You were one of the first people to successfully experiment with matched field processing and acoustic thermometry in the oceans. Can you tell us more about those experiments and how they helped advance your field?
Matched field processing (MFP) involves using ocean models to predict the acoustic field received on your sensors and “matching” that against the actual data received on the sensors. This work and work by others highlighted and quantified the benefits and need for better ocean models. During that time in the mid-80s, there was a lot of debate about the stability/variability of the acoustic sound channel and whether “coherent” processing like MFP was even possible over long ranges in the ocean due to fluctuations of sound speed as result of ocean internal waves. Coherent processing is needed to achieve processing gains for signal detection, communications, and travel time measurements.
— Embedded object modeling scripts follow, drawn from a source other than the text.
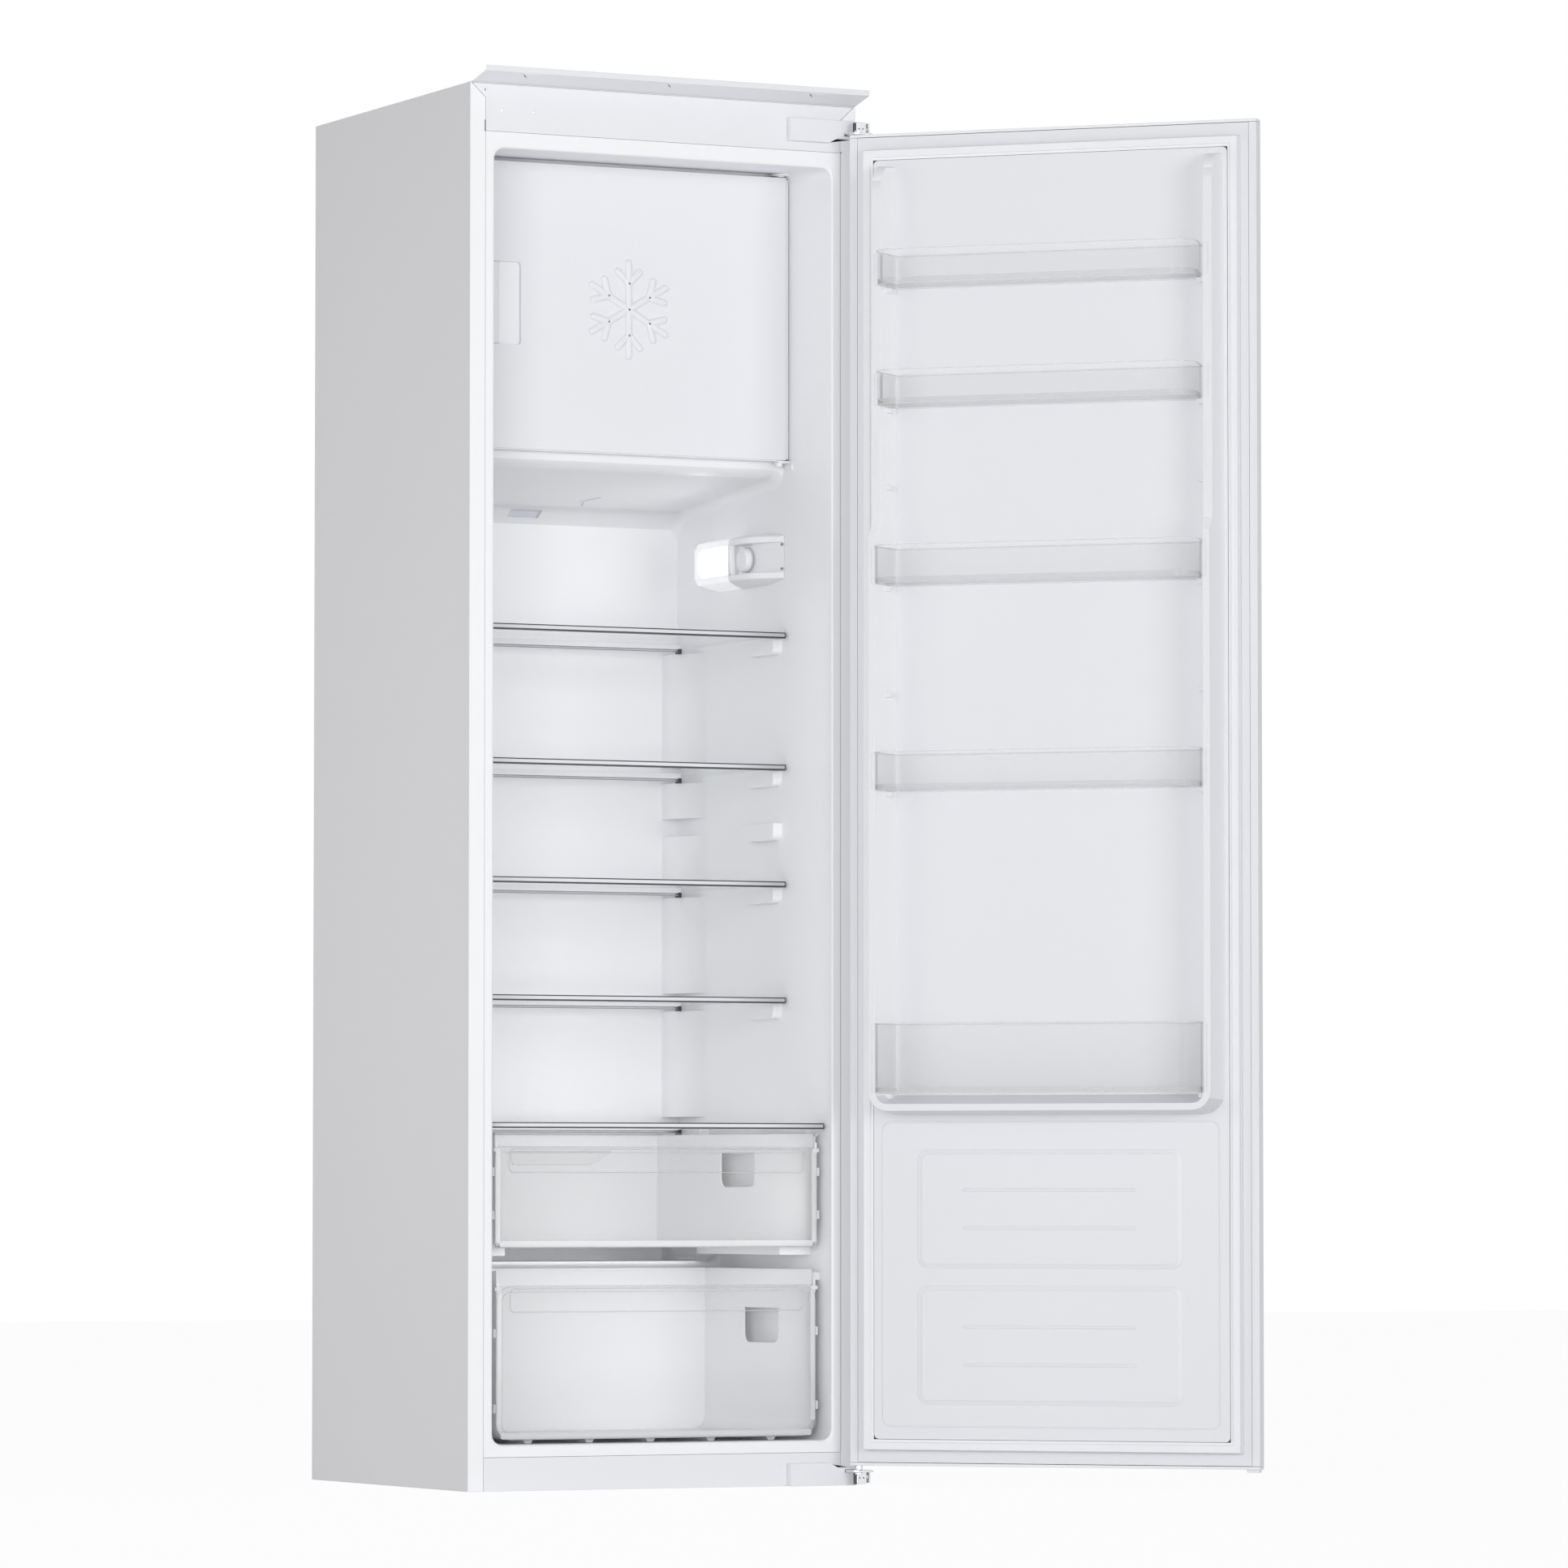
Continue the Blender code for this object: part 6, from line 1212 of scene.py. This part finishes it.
def bin_details(name, low, high):
    """A bin's rim, base and foot line, and the hooks that grip the door liner's ridges."""
    outline, lower = bin_outline(low), low < RIDGE_STEP
    for part, look, start, levels in (
        ("rim", "clear_line", high, RIM_LEVELS),
        ("base", "clear_haze", low, BASE_LEVELS),
        ("foot_line", "clear_line", low, FOOT_LEVELS),
    ):
        band = Shape().band(outline, [(start + rise, inset) for rise, inset in levels])
        band.done(f"{name}_{part}", name, look).visible_shadow = False
    hooks = Shape()
    plate = field(HOOK_START, BIN_SHOULDERS[lower] + HOOK_OVERLAP, low, high, 0.002)
    lip = field(*HOOK_LIP, low + 0.001, high - 0.001, 0.0005)
    for mirror in (False, True):
        put = over_door(RIDGE_TOPS[lower], mirror)
        hooks.slab(plate, 0, 0.0012, 0.0004, put)
        hooks.slab(lip, 0, 0.0022, 0.0006, put)
    hooks.done(f"{name}_hooks", name, "clear_plastic").visible_shadow = False


def dress_solids():
    """Refines each CAD node but those that have a shape of their own here."""
    own = {"thermostat_knob", "lamp_housing", "lamp_lens", "door_gasket"}
    for number in range(1, len(SHELVES) + 1):
        own |= {f"shelf_{number}_front_trim", f"shelf_{number}_rear_trim"}
    for name in NODES:
        if name in own:
            continue
        made = refined(name)
        if name == "outer_shell":
            relook(made, front_strip, "door_white", "liner_white")
        if name == "door_liner":
            relook(made, painted_ridge_highlight, "liner_white")
        if name == "insulation_foam":
            relook(made, bay_face, "cabinet_steel")
        if name.endswith("_drawer_tub"):
            relook(made, front_wall, "drawer_panel")
        if name in BINS or name.endswith("_drawer_front"):
            made.visible_shadow = False


camera()
world()
floor()
for name, facts in LIGHTS.items():
    soft_light(name, *facts)
for name, facts in FILLS.items():
    fill_light(name, *facts)
LOOKS = {name: Finish(name, **facts).material for name, facts in FINISHES.items()}
dress_nodes()
dress_solids()
fascia_details()
trim_details()
icebox_door_details()
icebox_hinges()
ceiling_details()
lamp_housing()
lamp_lens()
lamp_core()
lamp_details()
for number, (top, depth, half) in enumerate(SHELVES, 1):
    shelf_front(f"shelf_{number}", top, depth, half)
    shelf_rear(f"shelf_{number}", top)
for name, facts in DRAWERS.items():
    drawer_details(name, **facts)
grip_details()
gasket()
hinge_plates()
door_reliefs()
for name, (low, height) in BINS.items():
    bin_details(name, low, low + height)

bpy.context.scene.view_settings.view_transform = "Standard"
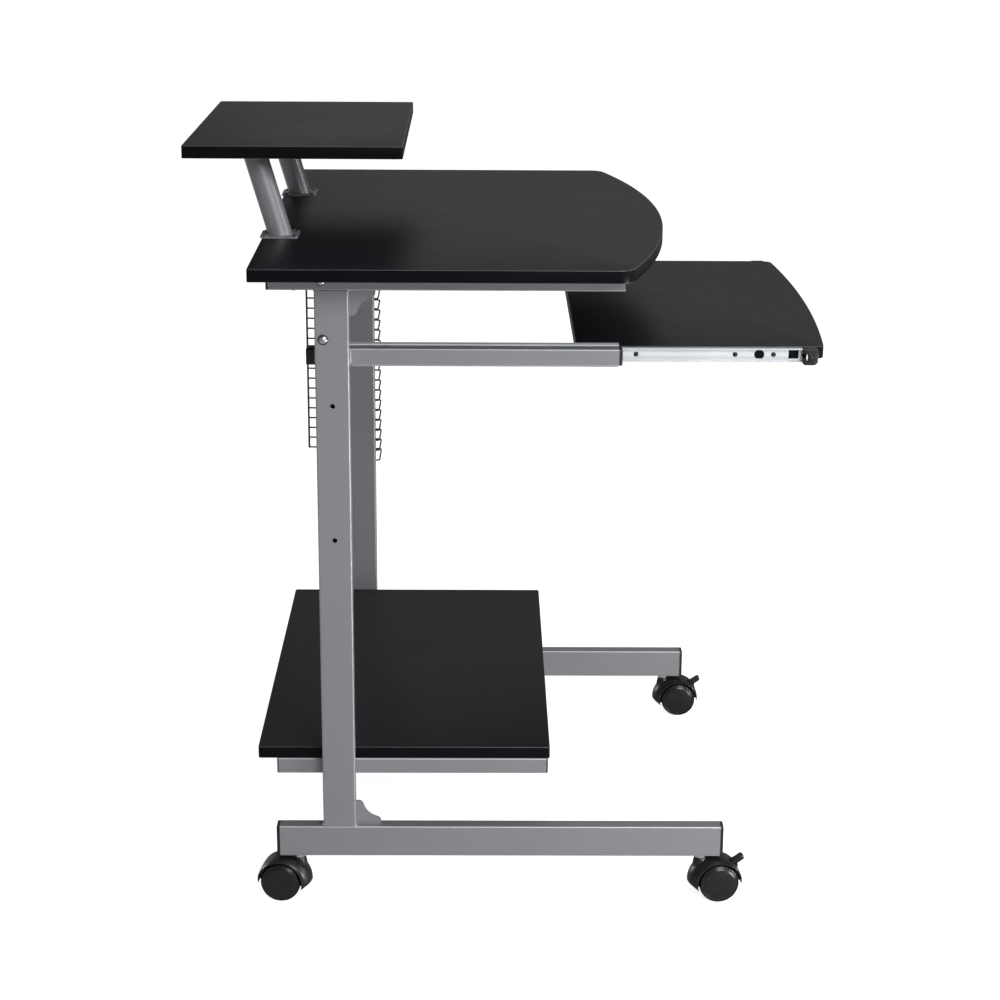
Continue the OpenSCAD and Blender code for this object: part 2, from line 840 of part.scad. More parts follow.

My experiment in 1987 showed that it was possible and also informed the design of my acoustic thermometry experiments seven years later in the Arctic Ocean. I was the first to use acoustic thermometry in the Arctic Ocean. (Note: I was among the first to test MFP over long ranges in the ocean, but for acoustic thermometry I was not the first “in the oceans” overall. Ocean acoustic tomography and thermometry was first proposed and published by Walter Munk, SIO, and Carl Wunsch, MIT, in 1979 with many experiments being conducted in the '80s and early '90s, before my work in the Arctic, 1994-1999). The 1994 acoustic thermometry experiment in the Arctic (and the subsequent 1998-99 experiment) proved that coherent processing was possible over the trans-Arctic ranges of 2,700 kilometers.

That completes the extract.